=== Exercise goal ===
Gather from the listing below each line that includes the word "bodies", and copy it.

=== Source material ===
----------
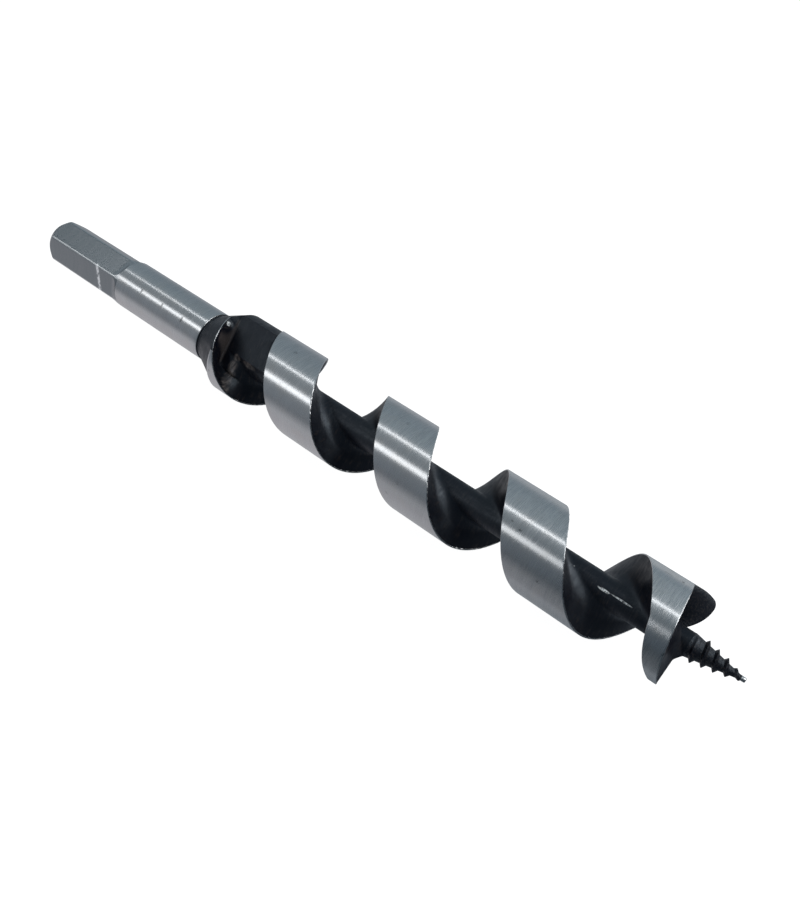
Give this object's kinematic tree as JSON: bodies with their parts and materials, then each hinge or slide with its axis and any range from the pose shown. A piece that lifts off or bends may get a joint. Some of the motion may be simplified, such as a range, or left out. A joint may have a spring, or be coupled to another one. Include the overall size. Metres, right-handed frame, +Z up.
{
  "type": "auger bit",
  "caption": "Single-flute wood auger bit with a hex drive end, ground lands, a black flute, a cutting lip with scoring spur and a lead screw.",
  "frame": {"origin": "centre of the flat end face of the shank, on the axis of the bit", "axes": "+X along the axis from the shank to the screw point; +Z up, with the bit lying on its lands; the first hex corner is 11 degrees from +Y towards +Z"},
  "size_m": [0.1983, 0.02, 0.02],
  "materials": {
    "bright_steel": "ground bright, fine grinding marks",
    "black_steel": "satin black oxide with faint brown-grey tooling marks"
  },
  "bodies": {
    "root": {"hex_drive": "bright_steel", "round_shank": "bright_steel", "neck": "black_steel", "shoulder": "black_steel", "core": "black_steel", "flight_1": "bright_steel", "flight_2": "bright_steel", "flight_3": "bright_steel", "main_cutter": "bright_steel", "spur_cutter": "black_steel", "screw_boss": "black_steel", "screw_root": "black_steel", "screw_thread": "black_steel", "screw_point": "bright_steel"}
  },
  "joints": []
}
----------
=== Result of the exercise ===
Give this object's kinematic tree as JSON: bodies with their parts and materials, then each hinge or slide with its axis and any range from the pose shown. A piece that lifts off or bends may get a joint. Some of the motion may be simplified, such as a range, or left out. A joint may have a spring, or be coupled to another one. Include the overall size. Metres, right-handed frame, +Z up.
  "bodies": {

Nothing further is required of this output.